■ Material provided:
============

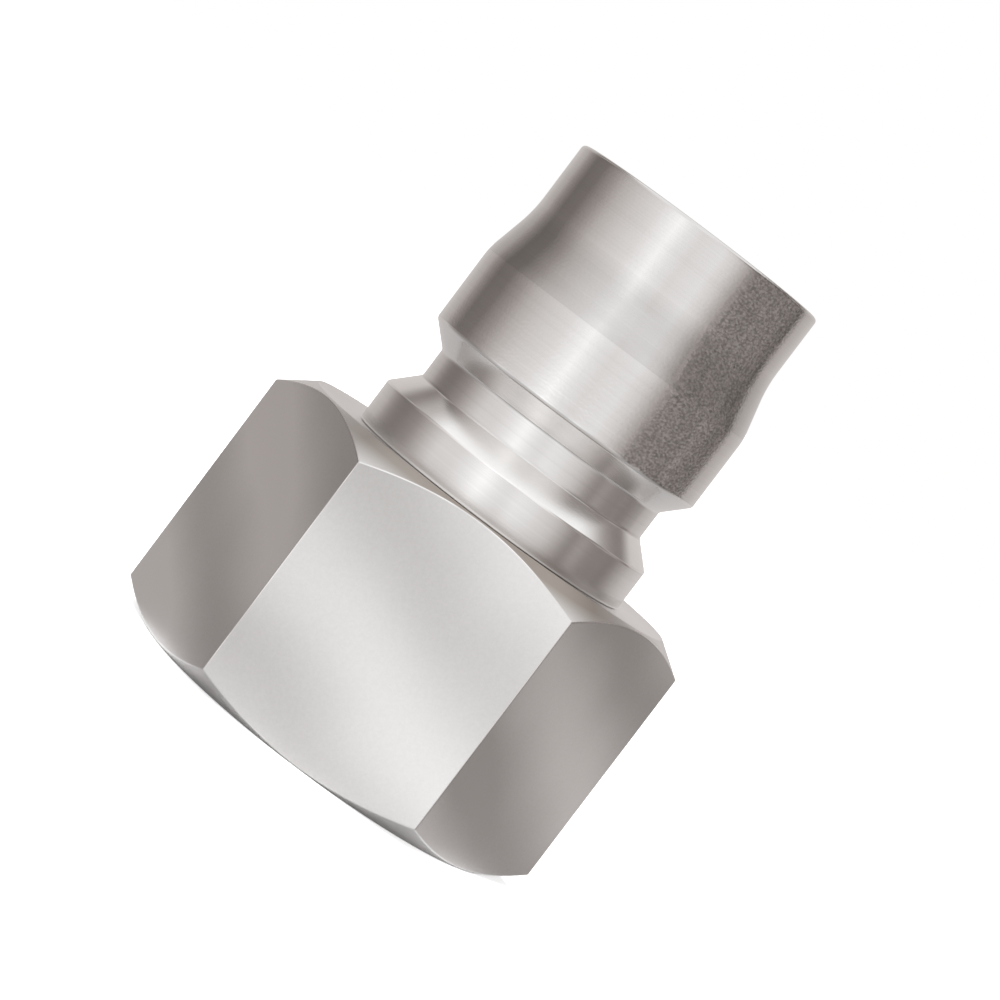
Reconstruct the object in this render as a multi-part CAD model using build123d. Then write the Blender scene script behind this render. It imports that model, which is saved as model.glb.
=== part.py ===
from build123d import *
import math
import os

# Quick coupling, male half, with a shut-off valve. Sizes in millimetres.
# The axis is Z, the origin is the centre of the hexagon's end face, and the nose points up.
# One flat of the hexagon faces -Y.

# Hexagon and port
hex_across_flats = 29.0
hex_height = 19.45
hex_chamfer_circle_d = 28.7
hex_top_chamfer_deg = 35.0
hex_end_chamfer_deg = 30.0
hex_edge_round = 0.15
dish_depth = 0.25
seat_margin = 0.1
port_thread_major_d = 20.955
port_depth = 12.5
port_entry_d = 22.0
shoulder_thickness = 1.0
shoulder_bore_d = 15.2

# Joint between the nose and the hexagon
shank_thread_d = 17.4
shank_thread_clearance = 0.05
shank_neck_d = 16.8
shank_lead_in = 0.4
o_ring_wire_d = 1.2
o_ring_squeeze = 0.2
gland_width = 1.4

# Outside of the nose
collar_d = 21.4
collar_width = 3.1
collar_foot_round = 0.25
collar_edge_round = 0.25
groove_floor_d = 18.1
groove_floor_width = 2.15
groove_corner_round = 0.3
flank_deg = 45.0
land_d = 21.2
land_width = 5.7
land_edge_round = 0.4
lead_in_length = 3.75
lead_in_land_round = 5.0
lead_in_tip_round = 10.0
tip_d = 19.4
tip_length = 5.5
tip_edge_round = 0.3
fine_edge_round = 0.1

# Inside of the nose
chamber_d = 14.6
mouth_d = 10.8
mouth_depth = 2.6
mouth_flare_d = 12.6
mouth_flare_deg = 30.0

# Poppet and its seal
poppet_head_d = 12.6
poppet_rim_width = 1.7
poppet_seat_clearance = 0.2
poppet_front_d = 9.4
poppet_boss_d = 6.6
poppet_boss_recess = 0.5
poppet_boss_round = 0.3
poppet_seal_wire_d = 1.3
poppet_seal_circle_d = 10.3
poppet_seal_clearance = 0.08
poppet_seal_groove_play = 0.05
spigot_d = 7.4
spigot_length = 1.2
stem_d = 4.0
stem_end_chamfer = 0.4
stroke = 4.5

# Valve guide
guide_rim_thickness = 0.8
guide_rim_clearance = 0.05
guide_arm_count = 3
guide_arm_width = 2.4
guide_plate_thickness = 1.6
guide_flange_d = 10.8
guide_hub_d = 6.6
guide_hub_length = 8.0
guide_window_round = 0.6
guide_hub_round = 0.4
guide_bore_clearance = 0.05

# Valve spring
spring_wire_d = 1.0
spring_mean_d = 9.0
spring_active_turns = 6
spring_closed_turns = 1.0
spring_closed_pitch = 1.05
spring_wire_sides = 10

# Heights that follow from the sizes above
seat_face = hex_height - dish_depth
shank_end = port_depth + shoulder_thickness + guide_rim_thickness
gland_depth = o_ring_wire_d - o_ring_squeeze
gland_floor = seat_face - gland_depth
collar_top = seat_face + collar_width
groove_start = collar_top + (collar_d - groove_floor_d) / 2 / math.tan(math.radians(flank_deg))
groove_end = groove_start + groove_floor_width
land_start = groove_end + (land_d - groove_floor_d) / 2 / math.tan(math.radians(flank_deg))
land_end = land_start + land_width
tip_start = land_end + lead_in_length
tip_face = tip_start + tip_length
seat_end = tip_face - mouth_depth
seat_start = seat_end - (chamber_d - mouth_d) / 2
guide_base = port_depth + shoulder_thickness
spring_seat = guide_base + guide_plate_thickness

# On the 45 degree seat cone, radius plus height is the same everywhere.
seat_line = chamber_d / 2 + seat_start
cone_line = seat_line - poppet_seat_clearance * math.sqrt(2)
head_shoulder = cone_line - poppet_head_d / 2
head_back = head_shoulder - poppet_rim_width


def turned(*outline):
    """Solid turned about Z. Each corner is (radius, height) or (radius, height, edge round)."""
    corners = [(corner[0], 0, corner[1]) for corner in outline]
    rounds = [corner[2] if len(corner) > 2 else 0 for corner in outline]
    return revolve(make_face(FilletPolyline(*corners, radius=rounds, close=True)), Axis.Z)


def make_hex_adapter():
    """Hexagon with chamfered ends and a threaded port. Its upper face falls towards the nose's seat."""
    chamfer_r = hex_chamfer_circle_d / 2
    seat_r = collar_d / 2 + seat_margin
    reach = hex_across_flats / math.sqrt(3) + 1
    top_drop = (reach - chamfer_r) * math.tan(math.radians(hex_top_chamfer_deg))
    end_rise = (reach - chamfer_r) * math.tan(math.radians(hex_end_chamfer_deg))
    ends = turned(
        (0, 0),
        (chamfer_r, 0),
        (reach, end_rise),
        (reach, hex_height - top_drop),
        (chamfer_r, hex_height),
        (seat_r, seat_face),
        (0, seat_face),
    )
    hexagon = RegularPolygon(hex_across_flats / 2, 6, major_radius=False)
    rounded = fillet(hexagon.vertices(), hex_edge_round)
    body = extrude(rounded, hex_height + 1) & ends
    straight_or_round = (GeomType.LINE, GeomType.CIRCLE)
    chamfer_edges = [edge for edge in body.edges() if edge.geom_type not in straight_or_round]
    body = fillet(chamfer_edges, hex_edge_round)

    port_r = port_thread_major_d / 2
    entry_r = port_entry_d / 2
    bore_r = shoulder_bore_d / 2
    joint_r = shank_thread_d / 2 + shank_thread_clearance
    gland_r = shank_neck_d / 2 + gland_width
    inside = turned(
        (0, -1),
        (entry_r + 1, -1),
        (port_r, entry_r - port_r),
        (port_r, port_depth),
        (bore_r, port_depth),
        (bore_r, guide_base),
        (joint_r, guide_base),
        (joint_r, gland_floor),
        (gland_r, gland_floor),
        (gland_r, hex_height + 1),
        (0, hex_height + 1),
    )
    return body - inside


def make_nose_body():
    """Turned nose: shank, collar, locking groove, land, S-shaped lead-in and tip, bored for the valve."""
    chamber_r = chamber_d / 2
    flare_r = mouth_flare_d / 2
    mouth_r = mouth_d / 2
    flare_depth = (flare_r - mouth_r) / math.tan(math.radians(mouth_flare_deg))
    return turned(
        (chamber_r, shank_end),
        (shank_thread_d / 2 - shank_lead_in, shank_end),
        (shank_thread_d / 2, shank_end + shank_lead_in),
        (shank_thread_d / 2, gland_floor),
        (shank_neck_d / 2, gland_floor),
        (shank_neck_d / 2, seat_face),
        (collar_d / 2, seat_face, collar_foot_round),
        (collar_d / 2, collar_top, collar_edge_round),
        (groove_floor_d / 2, groove_start, groove_corner_round),
        (groove_floor_d / 2, groove_end, groove_corner_round),
        (land_d / 2, land_start, land_edge_round),
        (land_d / 2, land_end, lead_in_land_round),
        (tip_d / 2, tip_start, lead_in_tip_round),
        (tip_d / 2, tip_face, tip_edge_round),
        (flare_r, tip_face, fine_edge_round),
        (mouth_r, tip_face - flare_depth),
        (mouth_r, seat_end),
        (chamber_r, seat_start),
    )


def make_body_o_ring():
    """Ring squeezed flat between the collar and the floor of its gland."""
    wire_area = math.pi * o_ring_wire_d**2 / 4
    squeezed_width = gland_depth + (wire_area - math.pi * gland_depth**2 / 4) / gland_depth
    middle_r = shank_neck_d / 2 + gland_width / 2
    section = SlotOverall(squeezed_width, gland_depth)
    placed = Plane.XZ * Pos(middle_r, seat_face - gland_depth / 2) * section
    return revolve(placed, Axis.Z)


def seal_point(outwards, off_cone):
    """Radius and height of a point by the poppet seal's wire, in steps down the cone and square to it."""
    wire_centre_r = poppet_seal_circle_d / 2
    wire_to_seat = poppet_seal_wire_d / 2 + poppet_seal_clearance
    wire_centre_z = seat_line - wire_to_seat * math.sqrt(2) - wire_centre_r
    radius = wire_centre_r + (outwards + off_cone) / math.sqrt(2)
    height = wire_centre_z + (off_cone - outwards) / math.sqrt(2)
    return radius, height


def make_poppet_seal():
    """Ring that closes on the 45 degree seat."""
    middle_r, middle_z = seal_point(0, 0)
    return Pos(0, 0, middle_z) * Torus(middle_r, poppet_seal_wire_d / 2)


def make_valve_poppet():
    """Head with a 45 degree cone, a front boss that the mating half pushes, and a guided stem."""
    head_r = poppet_head_d / 2
    front_r = poppet_front_d / 2
    boss_r = poppet_boss_d / 2
    stem_r = stem_d / 2
    front_z = cone_line - front_r
    boss_z = tip_face - poppet_boss_recess
    spigot_z = head_back - spigot_length
    stem_z = port_depth + stroke
    groove_half = poppet_seal_wire_d / 2 + poppet_seal_groove_play
    groove_floor = -poppet_seal_wire_d / 2
    groove_mouth = poppet_seal_wire_d / 2 + poppet_seal_clearance - poppet_seat_clearance
    return turned(
        (0, stem_z),
        (stem_r - stem_end_chamfer, stem_z),
        (stem_r, stem_z + stem_end_chamfer),
        (stem_r, spigot_z),
        (spigot_d / 2, spigot_z),
        (spigot_d / 2, head_back),
        (head_r, head_back),
        (head_r, head_shoulder),
        seal_point(groove_half, groove_mouth),
        seal_point(groove_half, groove_floor),
        seal_point(-groove_half, groove_floor),
        seal_point(-groove_half, groove_mouth),
        (front_r, front_z),
        (boss_r, front_z, poppet_boss_round),
        (boss_r, boss_z, poppet_boss_round),
        (0, boss_z),
    )


def make_valve_guide():
    """Turned blank with windows between its arms. The stem runs in the hub, the spring stands round it."""
    rim_r = shank_thread_d / 2 - guide_rim_clearance
    window_r = shoulder_bore_d / 2
    arm_end_r = chamber_d / 2 - guide_rim_clearance
    flange_r = guide_flange_d / 2
    hub_r = guide_hub_d / 2
    bore_r = stem_d / 2 + guide_bore_clearance
    hub_end = guide_base + guide_hub_length
    blank = turned(
        (bore_r, guide_base),
        (rim_r, guide_base),
        (rim_r, shank_end),
        (arm_end_r, shank_end),
        (arm_end_r, spring_seat),
        (hub_r, spring_seat, fine_edge_round),
        (hub_r, hub_end, guide_hub_round),
        (bore_r, hub_end),
    )
    ring = turned(
        (flange_r, guide_base - 1),
        (window_r, guide_base - 1),
        (window_r, spring_seat + 1),
        (flange_r, spring_seat + 1),
    )
    arm = Box(
        window_r + 1,
        guide_arm_width,
        guide_plate_thickness + 2,
        align=(Align.MIN, Align.CENTER, Align.MIN),
    )
    arms = PolarLocations(0, guide_arm_count) * (Pos(0, 0, guide_base - 1) * arm)
    windows = ring - arms
    corners = windows.edges().filter_by(Axis.Z)
    return blank - fillet(corners, guide_window_round)


def make_valve_spring():
    """Compression spring with closed and ground ends, between the guide's flange and the poppet."""
    length = head_back - spring_seat
    closed_height = spring_closed_turns * spring_closed_pitch
    active_height = length - 2 * closed_height
    active_pitch = active_height / spring_active_turns
    mean_r = spring_mean_d / 2
    lower = Edge.make_helix(spring_closed_pitch, closed_height, mean_r)
    active = Pos(0, 0, closed_height) * Edge.make_helix(active_pitch, active_height, mean_r)
    upper = Pos(0, 0, closed_height + active_height) * lower
    path = Wire([lower, active, upper])
    start = Plane(origin=path @ 0, z_dir=path % 0)
    section = start * RegularPolygon(spring_wire_d / 2, spring_wire_sides)
    coil = Solid.sweep(section.face(), path, is_frenet=True, transition=Transition.TRANSFORMED)
    ground = Cylinder(spring_mean_d, length, align=(Align.CENTER, Align.CENTER, Align.MIN))
    return Pos(0, 0, spring_seat) * (coil & ground)


parts = {
    "nose_body": make_nose_body(),
    "hex_adapter": make_hex_adapter(),
    "body_o_ring": make_body_o_ring(),
    "valve_poppet": make_valve_poppet(),
    "poppet_seal": make_poppet_seal(),
    "valve_spring": make_valve_spring(),
    "valve_guide": make_valve_guide(),
}

os.makedirs("parts", exist_ok=True)
for name, solid in parts.items():
    export_step(solid, f"parts/{name}.step")
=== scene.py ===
import math

import bpy
import numpy as np
from mathutils import Matrix, Vector


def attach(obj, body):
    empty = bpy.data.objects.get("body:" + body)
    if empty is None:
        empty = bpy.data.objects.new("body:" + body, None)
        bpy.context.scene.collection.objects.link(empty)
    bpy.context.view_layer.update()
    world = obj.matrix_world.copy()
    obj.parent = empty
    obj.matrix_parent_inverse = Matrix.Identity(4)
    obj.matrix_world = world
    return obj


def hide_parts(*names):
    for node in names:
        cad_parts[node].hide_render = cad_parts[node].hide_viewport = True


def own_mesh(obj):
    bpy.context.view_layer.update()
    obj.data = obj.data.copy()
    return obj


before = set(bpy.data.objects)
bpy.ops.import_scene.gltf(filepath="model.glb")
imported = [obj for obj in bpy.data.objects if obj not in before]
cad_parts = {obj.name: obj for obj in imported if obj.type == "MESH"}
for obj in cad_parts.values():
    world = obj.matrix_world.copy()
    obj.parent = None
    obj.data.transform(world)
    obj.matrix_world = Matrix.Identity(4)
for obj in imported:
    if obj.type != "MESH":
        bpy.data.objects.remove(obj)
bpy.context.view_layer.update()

MM = 0.001

# Hexagon and port, in millimetres as on a drawing
HEX_ACROSS_FLATS = 29.0
HEX_HEIGHT = 19.45
HEX_CHAMFER_CIRCLE_D = 28.7
HEX_TOP_CHAMFER_DEG = 35.0
HEX_END_CHAMFER_DEG = 30.0
HEX_EDGE_ROUND = 0.15
SEAT_D = 21.6
SEAT_FACE = 19.2
PORT_D = 20.955
PORT_DEPTH = 12.5
PORT_ENTRY_D = 22.0
THREAD_PITCH = 1.814
THREAD_DEPTH = 1.162
THREAD_END = 10.9
# Shares of half a pitch that the thread's root and one flank take, and how round the flank's ends are
THREAD_ROOT_SHARE = 0.14
THREAD_FLANK_SHARE = 0.72
THREAD_ROUNDING = 0.35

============

■ Set problem: Starting at the line that contains "return Pos(0, 0, spring_seat)", repeat each line exactly, and stop after the line that contains "obj.parent = empty".

■ Solution to this problem:
    return Pos(0, 0, spring_seat) * (coil & ground)


parts = {
    "nose_body": make_nose_body(),
    "hex_adapter": make_hex_adapter(),
    "body_o_ring": make_body_o_ring(),
    "valve_poppet": make_valve_poppet(),
    "poppet_seal": make_poppet_seal(),
    "valve_spring": make_valve_spring(),
    "valve_guide": make_valve_guide(),
}

os.makedirs("parts", exist_ok=True)
for name, solid in parts.items():
    export_step(solid, f"parts/{name}.step")
=== scene.py ===
import math

import bpy
import numpy as np
from mathutils import Matrix, Vector


def attach(obj, body):
    empty = bpy.data.objects.get("body:" + body)
    if empty is None:
        empty = bpy.data.objects.new("body:" + body, None)
        bpy.context.scene.collection.objects.link(empty)
    bpy.context.view_layer.update()
    world = obj.matrix_world.copy()
    obj.parent = empty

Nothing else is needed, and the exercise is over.